Indiana has succeeded despite President Barack Obama’s policies, not because of them, says Indiana Governor Mike Pence.
Obama visited Elkhart, Indiana, on June 1, to claim credit for the economic recovery in Indiana, as well as the sorta-recovery across the nation. When Obama first visited this mid-sized city in north-central Indiana in 2009, it was experiencing almost 20 percent unemployment from the 2008 recession.
“The people of Elkhart and my fellow Hoosiers have brought our economy back in spite of the burdens that higher taxes, mandates and increasing regulations from Washington, D.C. have placed on them,” Pence wrote in an op-ed published by the Elkhart Truth, early in the morning before Obama’s Elkhart speech. “I hope you will join me in giving credit where credit is due, to the people of Elkhart and north central Indiana,” Pence told Obama in the op-ed.
In his speech later that day, Obama was willing to share some token credit with Hoosiers, but insisted he gets the most credit.
It’s thanks to you — to the hard work you put in and the sacrifices you made for your families, and the way that you looked out for each other. But we also wouldn’t have come this far — Elkhart would not have come this far — if we hadn’t made a series of smart decisions, my administration, a cooperative Congress — decisions we made together early on in my administration.
We decided to help the auto industry restructure, and we helped families refinance their homes.
We decided to invest in job training so that folks who lost their jobs could retool. We decided to invest in things like high-tech manufacturing and clean energy and infrastructure, so that entrepreneurs wouldn’t just bring back the jobs that we had lost, but create new and better jobs, and folks who had lost work from the construction industry because the housing market had collapsed could go back to work rebuilding America … And the results prove that our [White House] focus has paid off. Elkhart proves it.
Obama’s claim for government credit echoes his repeated claim that business owners owe their success to government.

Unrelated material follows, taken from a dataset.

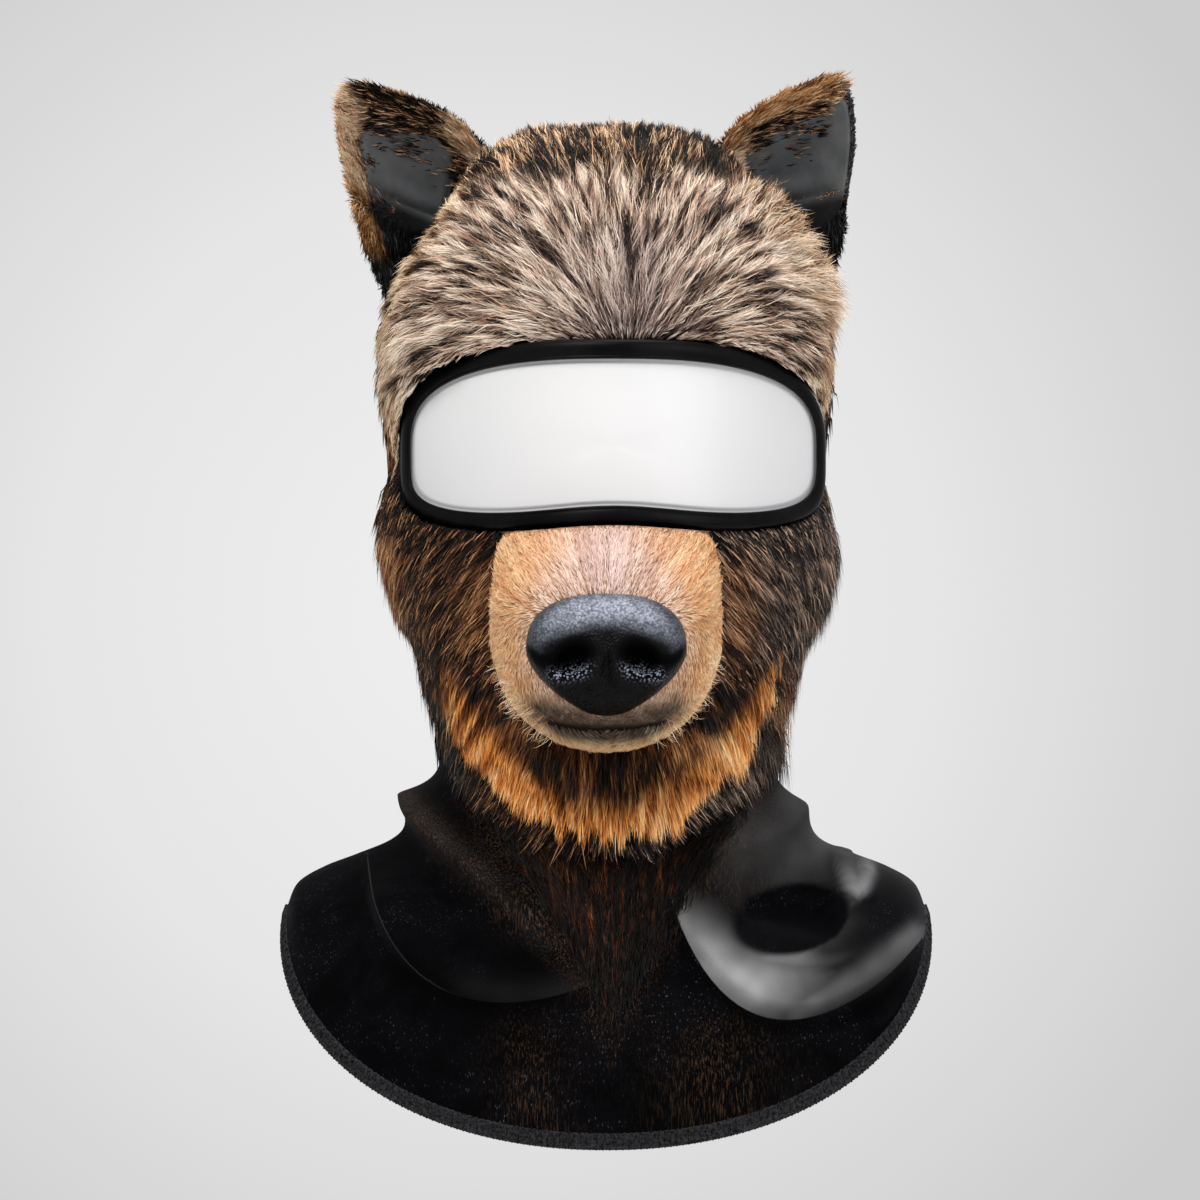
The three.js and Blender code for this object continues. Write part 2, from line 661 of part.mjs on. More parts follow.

In the 2012 campaign for example, Obama insisted that:
If you’ve been successful, you didn’t get there on your own… I’m always struck by people who think, well, it must be because I was just so smart. There are a lot of smart people out there. It must be because I worked harder than everybody else. Let me tell you something – there are a whole bunch of hardworking people out there…. If you’ve got a business – you didn’t build that. Somebody else made that happen.
Pence’s op-ed offers a very different explanation for Elkhart’s regained prosperity.
Pence touted the benefits of limited government, having balanced multiple budgets, passed the largest income tax cut in the state’s history, and abolished the inheritance tax.
“We have also made education for our current workforce and the next generation the top priority, with record investments in education while making career and technical education a priority in every high school in Indiana again,” Pence wrote. As a consequence, “the high school graduation rate has reached nearly 88 percent, seventh best in the nation and for the first time in Indiana’s history, we invested in early learning programs for disadvantaged kids and have one of the largest school voucher programs in America,” he added.
Chief Executive magazine rates Indiana #5 in the nation for business-friendly laws and regulations, and the #1 state for business in the Midwest, rankings that have climbed during Pence’s governorship.
Pence suggested that the very policies Obama credited with saving Indiana were instead an impediment to even greater economic growth and prosperity.
Media reports suggested that Obama’s grab for credit did not go over well with the locals. “Folks here don’t wish the president ill. They wish him out of their lives,” Fox News Channel’s Leland Vittert summarized his interviews with Hoosiers.
Indiana’s motto is “the Crossroads of America.” With Pence up for reelection, an open U.S. Senate seat up for grabs, and the state having gone both ways over the past two presidential elections, national analysts are increasingly focusing on Indiana as a state to watch this cycle.
November’s election may settle whether Hoosiers agree more with Pence or with Obama regarding government’s ideal role in the economy.